William Floyd, born Dec. 5, 1822 in Bledsoe County, Tenn., where he was reared and married Miss Elizabeth Ford. Moved to Texas, arriving here in January, 1859, and settled near McCraw's Chapel. Although beyond the age for active service, he entered the Confederate Army in 1861, and served a while in the field artillery and then was detailed to do government work at home until the surrender. After the war was over, he moved nearer Honey Grove, and continued to farm. Later he and his sons developed the stone quarries in their vicinity which supplied building stone for most of the business houses of Honey Grove and North Texas. The first church built by the Methodist denomination, 1881, was made entirely of this stone, Mr. Floyd superintending the work.

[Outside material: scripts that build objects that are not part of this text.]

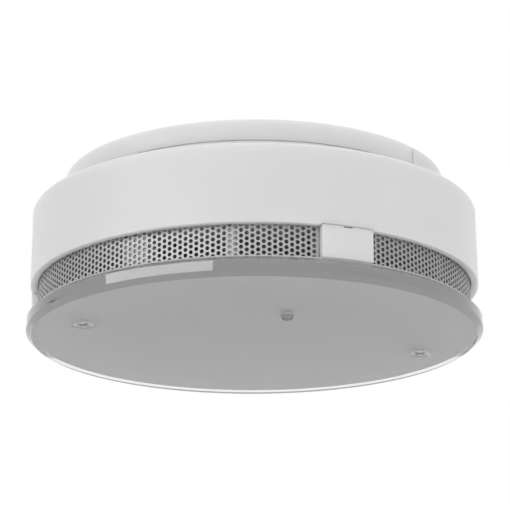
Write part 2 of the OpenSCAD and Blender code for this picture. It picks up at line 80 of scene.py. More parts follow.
WALL = 2 * MM
DRAFT = 0.2 * MM
CHAMFER_W = 1.4 * MM         # the clear disc's chamfers
CHAMFER_H = 1.2 * MM
SHOULDER_Z = -9 * MM
SHOULDER_ROUND = 1 * MM

WEB_COUNT = 3
WEB_AZ = 4
WEB_W = 13.6 * MM
WEB_SPAN = 2 * math.degrees(math.asin(WEB_W / 2 / HOUSING_R))
WEB_GAP = 0.3                # degrees that a notch or an opening is wider than its web
NOTCH_UP = 0.35 * MM         # how far a web's notch reaches above the housing's edge

LID_T = 1.6 * MM             # the rear cover's lid, and the ledge that it rests on
LEDGE_W = 11.6 * MM
TONGUE_H = 0.22 * MM
TONGUE_FRONT = 0.3 * MM      # the tongue's distance from the neck's outside
TONGUE_BACK = 0.4 * MM       # and from its inside

BOSS_COUNT = 3
BOSS_BORE_R = 1.2 * MM
FRAME_BOSS_AZ = -53
FRAME_BOSS_IN = 9.2 * MM     # its axis from the housing's outside
FRAME_BOSS_R = 3.2 * MM
FRAME_BOSS_UP = 1.4 * MM     # its foot above the housing's lower edge
FRAME_BORE = 8 * MM          # how far its screw hole runs above its foot
COVER_BOSS_AZ = 30
COVER_BOSS_IN = 10.6 * MM    # its axis from the neck's outside
COVER_BOSS_R = 2.6 * MM
COVER_BOSS_H = 5 * MM
BOSS_SINK = 0.3 * MM         # how far a boss runs into the shoulder, or ends below the ledge's top

SCREW_X = 46.7 * MM
SCREW_Y = -1 * MM
SCREW_HOLE_R = 1.2 * MM
SINK_R = 3.2 * MM            # the countersink in the clear disc
SINK_RIM = 0.15 * MM         # its straight rim
SINK_DEPTH = 2.05 * MM
HEAD_R = 3.1 * MM
HEAD_H = 1.9 * MM
SHANK_R = 1.1 * MM
RECESS_TURNS = (20, 110)     # the cross recess's two arms, in degrees from +X
RECESS_ABOVE = 0.2 * MM      # where an arm's cutter starts, outside the head
RECESS_DEPTH = 1.4 * MM

BUTTON_Y = -25.9 * MM
STEM_R = 1.5 * MM
TIP_ROUND = 0.72 * MM
DISC_BUTTON_R = 1.9 * MM     # the button's hole in the clear disc
PLATE_BUTTON_R = 1.58 * MM   # and in the satin plate
COLLAR_Z = Z_PLATE + 1.55 * MM
COLLAR_T = 1 * MM

BOND = 0.02 * MM             # how far the satin plate's front lies inside the clear disc
PAST = 1 * MM                # how far a cutter runs past a face

# ---------------------------------------------------------------- camera

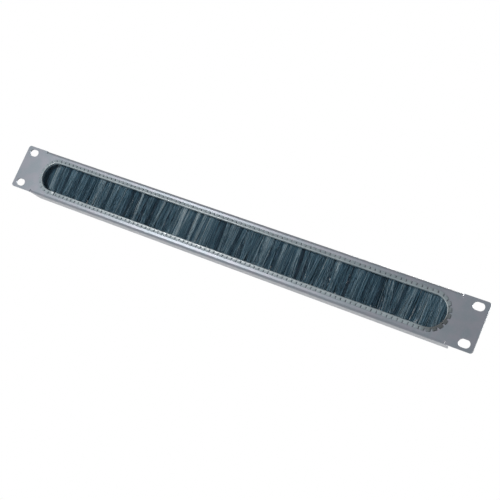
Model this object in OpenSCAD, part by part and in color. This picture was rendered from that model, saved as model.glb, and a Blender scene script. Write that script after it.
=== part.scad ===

Mr. Floyd died July 13, 1884. His family consisted of John H.; James F; Mary A; William T;, who died in early life; Benjamin F.; George W. All made honorable, upright citizens and carried on their father's work and amassed quite a fortune in land. All are now deceased, the last member of this family, Mary A., having died January 8, 1938. The only surviving descendants are three daughters, Miss Jessie Floyd, Mrs. Allie Kelley, Mrs. Elizabeth Branson; and four grandchildren of George W. and Mrs. Letitia (Avery) Floyd.

William Floyd served as county commissioner for several years.